If You're Eligible to Renew by Mail
If you were 16 or over when you originally got your passport, and if it was issued less than 15 years ago, you may be eligible to use form DS-82 to obtain a name change as part of renewing your old passport. Submit the original passport in usable condition; a marriage certificate or court order to document your new name; the completed application form; and supporting documents. Include a current passport photo and the appropriate application fees, which at the time of writing are $110 for a passport booklet or $140 for the booklet and a passport card.
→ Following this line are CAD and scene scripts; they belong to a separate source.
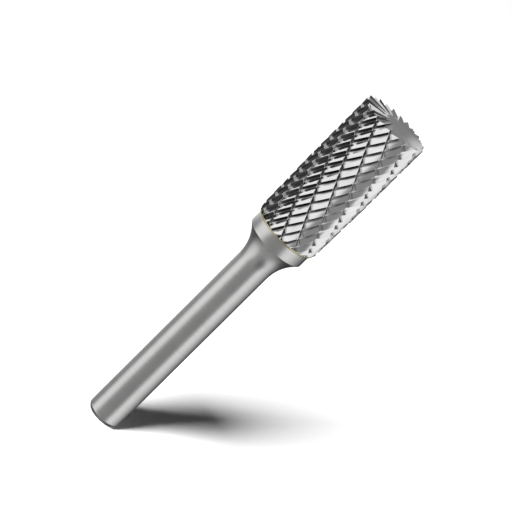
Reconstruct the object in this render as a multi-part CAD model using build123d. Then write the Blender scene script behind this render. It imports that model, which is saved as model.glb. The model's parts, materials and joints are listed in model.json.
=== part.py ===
from build123d import *
from math import cos, pi, radians, sin, sqrt
import os

# A carbide burr: a cylindrical cutting head with double-cut sides and an end
# cut, brazed to a turned steel shank. Millimetres. The end of the shank stands
# on z = 0 and the axis is +Z, so the cutting end is up.

# Shank
SHANK_DIAMETER = 6.0
SHANK_LENGTH = 42.85        # from the end of the shank to the face the head is brazed to
SHANK_CHAMFER = 0.7
COLLAR_DIAMETER = 10.45
COLLAR_LENGTH = 2.1         # straight part of the collar, behind the brazed face
FLARE_RADIUS = 7.4          # hollow curve from the shank out to the collar

# Braze
BRAZE_THICKNESS = 0.15
BRAZE_BEAD = 0.08           # how far the bead stands out past the collar

# Head
HEAD_DIAMETER = 12.0        # over the cutting edges
HEAD_LENGTH = 25.0
BACK_BEVEL = 0.55           # radial size of the bevel at the back edge
BACK_BEVEL_LENGTH = 1.2

# Main flutes, right-hand
MAIN_FLUTES = 24
MAIN_DEPTH = 0.55
MAIN_LEAD = 61.2            # length of one whole turn
MAIN_START = 6.7            # angle of one cutting edge at the back of the head
RAKE_ANGLE = 2.0            # angle about the axis that the front of a tooth takes

# Cross cut, left-hand
CROSS_FLUTES = 12
CROSS_DEPTH = 0.6
CROSS_WIDTH = 0.75          # width at the head's full diameter
CROSS_LEAD = 74.3
CROSS_START = 4.6
CROSS_STEEP_SHARE = 0.1     # share of the width under the steep side

# End cut
END_DEPTH = 0.5             # at the rim
END_CENTRE_DIAMETER = 3.0   # plain middle that the end flutes run out to

# Room that the cutting shapes reach past the head
OVERCUT = 0.5

collar_radius = COLLAR_DIAMETER / 2
shank_radius = SHANK_DIAMETER / 2
head_radius = HEAD_DIAMETER / 2
head_back = SHANK_LENGTH + BRAZE_THICKNESS
head_front = head_back + HEAD_LENGTH


def polar(radius, angle):
    return radius * cos(radians(angle)), radius * sin(radians(angle))


def turned(*points):
    """A solid turned about the axis from (radius, height) points."""
    outline = Wire.make_polygon([Vector(r, 0, z) for r, z in points], close=True)
    return revolve(Face(outline), Axis.Z)


def shank():
    """Steel shank with its chamfer, hollow flare and collar, as one turned piece."""
    step = collar_radius - shank_radius
    flare_length = sqrt(2 * FLARE_RADIUS * step - step**2)
    collar_start = SHANK_LENGTH - COLLAR_LENGTH
    flare_start = collar_start - flare_length
    with BuildPart() as piece:
        with BuildSketch(Plane.XZ):
            with BuildLine():
                Polyline((0, 0), (shank_radius - SHANK_CHAMFER, 0),
                         (shank_radius, SHANK_CHAMFER), (shank_radius, flare_start))
                TangentArc((shank_radius, flare_start), (collar_radius, collar_start),
                           tangent=(0, 1))
                Polyline((collar_radius, collar_start), (collar_radius, SHANK_LENGTH),
                         (0, SHANK_LENGTH), (0, 0))
            make_face()
        revolve(axis=Axis.Z)
    return piece.part


def braze_seam():
    """Thin layer of silver braze between the collar and the head, with its bead."""
    return turned((0, SHANK_LENGTH), (collar_radius, SHANK_LENGTH),
                  (collar_radius + BRAZE_BEAD, (SHANK_LENGTH + head_back) / 2),
                  (collar_radius, head_back), (0, head_back))


def twisted(points, lead):
    """A prism, longer than the head at both ends, whose section turns once in each lead.

    The points give its section at the back of the head.
    """
    start, length = head_back - OVERCUT, HEAD_LENGTH + 2 * OVERCUT
    outline = Wire.make_polygon([Vector(x, y, start) for x, y in points], close=True)
    outline = outline.rotate(Axis.Z, -360 * OVERCUT / lead)
    return Solid.extrude_linear_with_rotation(
        outline, (0, 0, start), (0, 0, length), 360 * length / lead)


def main_flutes():
    """Round bar of sawtooth section: steep rake faces and long backs."""
    pitch = 360 / MAIN_FLUTES
    points = []
    for i in range(MAIN_FLUTES):
        edge = MAIN_START + i * pitch
        points += [polar(head_radius, edge), polar(head_radius - MAIN_DEPTH, edge + RAKE_ANGLE)]
    return twisted(points, MAIN_LEAD)


def cross_cut():
    """Bar with narrow notches, one side steep, that break the teeth up."""
    outer = head_radius + OVERCUT
    half = 180 * CROSS_WIDTH / (2 * pi * head_radius)
    spread = half * (CROSS_DEPTH + OVERCUT) / CROSS_DEPTH
    points = []
    for i in range(CROSS_FLUTES):
        middle = CROSS_START + i * 360 / CROSS_FLUTES
        bottom = middle + (2 * CROSS_STEEP_SHARE - 1) * spread
        points += [polar(outer, middle - spread), polar(head_radius - CROSS_DEPTH, bottom),
                   polar(outer, middle + spread)]
    return twisted(points, -CROSS_LEAD)


def head_blank():
    """Plain outside of the head, bevelled at the back; the flutes set its diameter."""
    slope = BACK_BEVEL_LENGTH / BACK_BEVEL
    return turned((0, head_back), (head_radius - BACK_BEVEL, head_back),
                  (head_radius + OVERCUT, head_back + slope * (BACK_BEVEL + OVERCUT)),
                  (head_radius + OVERCUT, head_front), (0, head_front))


def end_flute(edge):
    """One wedge that cuts an end tooth's rake face and back, deepest at the rim."""
    rim, middle = head_radius + OVERCUT, END_CENTRE_DIAMETER / 2
    depth = END_DEPTH * (rim - middle) / (head_radius - middle)
    bottom = Vector(*polar(rim, edge + RAKE_ANGLE), head_front - depth)
    top = [Vector(*polar(rim, edge), head_front),
           Vector(*polar(rim, edge + 360 / MAIN_FLUTES), head_front),
           Vector(*polar(middle, edge + RAKE_ANGLE), head_front)]
    top = [bottom + (corner - bottom) * (1 + OVERCUT / depth) for corner in top]
    sides = [(top[0], top[1], top[2]), (top[0], top[1], bottom),
             (top[1], top[2], bottom), (top[2], top[0], bottom)]
    return Solid(Shell([Face(Wire.make_polygon(side, close=True)) for side in sides]))


def cutting_head():
    """Carbide head with its main flutes, cross cut and end cut."""
    head = head_blank()
    edge = MAIN_START + 360 * HEAD_LENGTH / MAIN_LEAD
    for i in range(MAIN_FLUTES):
        head = head.cut(end_flute(edge + i * 360 / MAIN_FLUTES))
    return head & main_flutes() & cross_cut()


def main():
    os.makedirs("parts", exist_ok=True)
    pieces = {"shank": shank(), "braze_seam": braze_seam(), "cutting_head": cutting_head()}
    for name, piece in pieces.items():
        piece.label = name
        export_step(piece, f"parts/{name}.step")


if __name__ == "__main__":
    main()
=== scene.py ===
import json
import math

import bmesh
import bpy
from bpy.props import FloatProperty, FloatVectorProperty, IntProperty, PointerProperty
from mathutils import Matrix, Vector


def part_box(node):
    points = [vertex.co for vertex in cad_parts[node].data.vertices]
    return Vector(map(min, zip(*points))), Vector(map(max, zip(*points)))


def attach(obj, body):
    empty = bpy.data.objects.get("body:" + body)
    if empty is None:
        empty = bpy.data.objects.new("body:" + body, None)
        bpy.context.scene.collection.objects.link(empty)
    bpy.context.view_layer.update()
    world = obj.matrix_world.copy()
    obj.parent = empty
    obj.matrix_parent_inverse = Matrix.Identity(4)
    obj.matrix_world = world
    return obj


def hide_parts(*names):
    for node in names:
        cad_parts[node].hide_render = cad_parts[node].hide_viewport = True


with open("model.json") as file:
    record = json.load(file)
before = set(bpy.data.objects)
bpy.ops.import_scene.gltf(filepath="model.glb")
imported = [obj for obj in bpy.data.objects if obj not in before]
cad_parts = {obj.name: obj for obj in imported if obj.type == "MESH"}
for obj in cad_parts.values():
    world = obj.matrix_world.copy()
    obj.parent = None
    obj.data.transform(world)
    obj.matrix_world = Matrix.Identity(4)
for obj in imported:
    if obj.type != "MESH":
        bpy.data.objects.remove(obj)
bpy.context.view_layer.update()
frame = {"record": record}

bl_info = {
    "name": "Carbide Burr",
    "version": (1, 0, 0),
    "blender": (4, 5, 0),
    "location": "View3D > Sidebar > Burr",
    "description": "Makes a cylindrical double-cut carbide burr and its studio",
    "category": "Add Mesh",
}

MM = 0.001
SHANK_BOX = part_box("shank")
HEAD_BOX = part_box("cutting_head")
SHANK_PIN = next(m for m in frame["record"]["mounts"] if m["name"] == "shank")
WHOLE_TURN = 2 * math.pi

# How finely the pieces are divided
SHANK_POINTS = 128
SHANK_STEPS = 8             # along the straight shank
FLARE_STEPS = 24
BRAZE_POINTS = 240
BLANK_POINTS = 360
HEAD_ROWS = 72              # along the flutes and the cross cuts
FLUTE_POINTS = 18           # across one flute
CUT_POINTS = 24             # across one cross cut
END_POINTS = 8              # across one end tooth
END_RINGS = 12
OVERCUT = 0.5 * MM          # how far a solid reaches past the surface that cuts it
SHARP_ANGLE = math.radians(25)

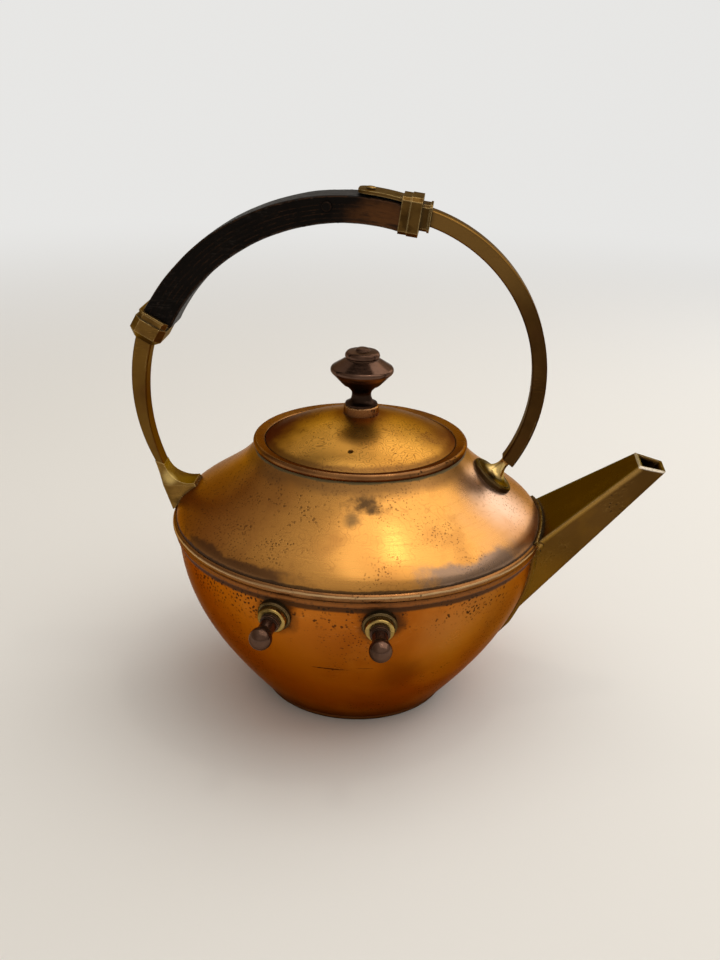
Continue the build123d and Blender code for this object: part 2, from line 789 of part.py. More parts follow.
def make_foot_studs():
    return [rod(f, foot_stud_r, -d - nut_h - 1.2, foot_stud_in)
            for f, d in zip(stud_frames(), foot_drops())]


def make_foot_nuts():
    return [hex_nut(f * Pos(0, 0, -d), nut_af, nut_h, foot_stud_r)
            for f, d in zip(stud_frames(), foot_drops())]


# Pegs

def make_peg_flange(f, body):
    disc = Pos(0, 0, peg_flange_t / 2 - foot_sink / 2) * Cylinder(
        peg_flange_r, peg_flange_t + foot_sink)
    disc = chamfer(disc.edges().group_by(Axis.Z)[-1], 0.6)
    return f * (disc - Cylinder(peg_shank_r + fit, 4 * foot_sink)) - body


def make_peg_collar(f):
    ring = Pos(0, 0, peg_flange_t + peg_collar_h / 2) * Cylinder(peg_collar_r, peg_collar_h)
    ring = fillet(ring.edges().group_by(Axis.Z)[-1], 1.0)
    return f * (ring - Cylinder(peg_shank_r + fit, 8 * peg_collar_h))


def peg_nut_drop(f):
    """The nut clears the round wall, and the tilt of the peg on it."""
    half = peg_nut_af * 0.577
    o, z = f.position, Plane(f).z_dir
    n = on_curve(bowl_curve(), peg_z, 1)[1]
    r = hypot(o.X, o.Y)
    straight = z.dot(Vector(n[0] * o.X / r, n[0] * o.Y / r, n[1]))
    return wall + sag(r - wall, half) + half * sqrt(1 - straight ** 2) + fit


def make_peg_pin(f):
    z0 = peg_flange_t + peg_collar_h
    drop = peg_nut_drop(f) + nut_h + 1.2
    rings = [(peg_ring_r, z0, z0 + 0.4 * peg_ring_h), (peg_neck_r, z0, peg_reach),
             (peg_ring_r, z0 + 0.6 * peg_ring_h, z0 + peg_ring_h)]
    pin = Pos(0, 0, (z0 - drop + 0.5) / 2) * Cylinder(peg_shank_r, z0 + drop + 0.5)
    for r, a, b in rings:
        pin += Pos(0, 0, (a + b) / 2) * Cylinder(r, b - a)
    pin += Pos(0, 0, peg_reach) * Sphere(peg_ball_r)
    join = peg_reach - sqrt(peg_ball_r ** 2 - peg_neck_r ** 2)
    edge = min(pin.edges(), key=lambda e: abs(e.center().Z - join))
    return f * fillet(edge, peg_blend)


def make_peg_nut(f):
    return hex_nut(f * Pos(0, 0, -peg_nut_drop(f)), peg_nut_af, nut_h, peg_shank_r)


def save(name, shapes):
    shapes = shapes if isinstance(shapes, list) else [shapes]
    solids = [s for shape in shapes for s in shape.solids()]
    node = solids[0] if len(solids) == 1 else Compound(solids)
    node.label = name
    export_step(node, "parts/" + name + ".step")
    print(name, len(solids), round(sum(s.volume for s in solids), 1))


def main():
    body = envelope()
    pegs = peg_frames()
    save("base_ring", make_base_ring())
    save("bowl", make_bowl())
    save("seam_bead", make_bead())
    save("shoulder", make_shoulder())
    save("mouth_ring", make_mouth_ring())
    save("spout_shell", make_spout_shell(body))
    save("spout_collar", make_spout_collar(body))
    save("peg_flanges", [make_peg_flange(f, body) for f in pegs])
    save("peg_collars", [make_peg_collar(f) for f in pegs])
    save("peg_pins", [make_peg_pin(f) for f in pegs])
    save("peg_nuts", [make_peg_nut(f) for f in pegs])
    save("rear_foot", make_rear_foot(body))
    save("rear_arm", make_rear_arm())
    save("rear_ferrule", make_rear_ferrule())
    save("grip", make_grip())
    save("front_ferrule", make_front_ferrule())
    save("ferrule_rivet", make_rivets())
    save("front_collar", make_front_collar())
    save("front_arm", make_front_arm())
    save("front_foot", make_front_foot(body))
    save("foot_studs", make_foot_studs())
    save("foot_nuts", make_foot_nuts())
    save("lid_dome", make_lid_dome())
    save("lid_sleeve", make_lid_sleeve())
    save("knob_collar", make_knob_collar())
    save("knob", make_knob())
    save("knob_stud", make_knob_stud())
    save("knob_nut", make_knob_nut())


main()
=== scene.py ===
import math
import bpy
from mathutils import Matrix, Vector


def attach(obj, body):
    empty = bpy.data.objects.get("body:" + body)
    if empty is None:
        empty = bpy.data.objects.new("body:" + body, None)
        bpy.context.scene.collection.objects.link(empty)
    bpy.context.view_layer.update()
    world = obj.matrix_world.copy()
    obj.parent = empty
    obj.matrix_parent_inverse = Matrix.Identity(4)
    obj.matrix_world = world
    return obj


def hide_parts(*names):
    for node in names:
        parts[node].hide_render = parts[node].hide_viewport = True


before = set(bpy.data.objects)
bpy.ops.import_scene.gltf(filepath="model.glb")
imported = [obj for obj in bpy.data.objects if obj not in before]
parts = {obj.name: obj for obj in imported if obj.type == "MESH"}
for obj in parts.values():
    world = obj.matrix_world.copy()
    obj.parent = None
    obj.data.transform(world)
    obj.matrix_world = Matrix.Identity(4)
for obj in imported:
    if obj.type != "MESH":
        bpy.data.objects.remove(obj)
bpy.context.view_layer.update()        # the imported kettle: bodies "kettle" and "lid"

millimetre = 0.001
print("frame:", len(parts), "nodes")


# small helpers

def clearSelection():
    if bpy.context.object and bpy.context.object.mode != "OBJECT":
        bpy.ops.object.mode_set(mode="OBJECT")
    bpy.ops.object.select_all(action="DESELECT")


def nameIt(name):
    piece = bpy.context.object
    piece.name = name
    piece.data.name = name
    return piece


def pick(piece):
    clearSelection()
    piece.select_set(True)
    bpy.context.view_layer.objects.active = piece


def settle(piece):        # place goes into the mesh, object stays at the origin
    pick(piece)
    bpy.ops.object.transform_apply(location=True, rotation=True, scale=True)


def applyModifier(piece, kind, **settings):
    pick(piece)
    modifier = piece.modifiers.new(kind.title(), kind)
    for key, value in settings.items():
        setattr(modifier, key, value)
    bpy.ops.object.modifier_apply(modifier=modifier.name)


def shadeByAngle(piece, degrees):
    pick(piece)
    bpy.ops.object.shade_smooth_by_angle(angle=math.radians(degrees))


# camera

cameraSetup = {
    "eye": (0.04531, -0.51432, 0.31777),
    "turn": 5.0,          # degrees
    "pitch": 22.246,
    "roll": 1.471,
    "lens": 43.125,       # millimetres, as is the sensor's width
    "sensor": 36.0,
    "nearest": 0.01,
}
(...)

If You're Not Eligible for the Renewal Process
If your passport is outdated, missing or was issued before you turned 16, you won't be able to use the renewal process. Instead, complete an application for a new passport, using form DS-11. Include documents that support your name change and a new passport photo. You'll also need original documents proving your U.S. citizenship, plus a photocopy of those documents and a valid, current photo ID and a copy. The base fee for this application is $110 for the booklet and $140 for the booklet and passport card, the same as a renewal, but there's an extra $25 execution fee for a total of $125 or $165.
If You're in a Hurry
If you need your passport to travel and can't wait months to get a new one, the expedited application process can save your bacon. If you need to travel in three weeks or less, make an appointment to apply in person at a passport agency or passport center near you. Bring all the same required documentation and pay an additional $60 for a speedy turnaround. If you're okay with getting your passport in eight weeks or less, bring in the completed forms and documents to a passport acceptance facility or do it by mail. But if you go for the mail option, be sure to write "EXPEDITE" on the outside of the envelope in big, bold, can't-miss-it lettering.
A Couple of Last Tips
Supply an original marriage certificate or court order with the passport application, along with your actual passport if you have it. Although the state department won't accept notarized copies, it's a good idea to have some made, anyway, for other purposes, or—in a worst-case scenario—in case the originals go missing in transit. On a related note, paying a bit extra to submit the application by overnight courier is a good idea. It is a faster and more secure way to send crucial personal documents, and it cuts down the overall turnaround time.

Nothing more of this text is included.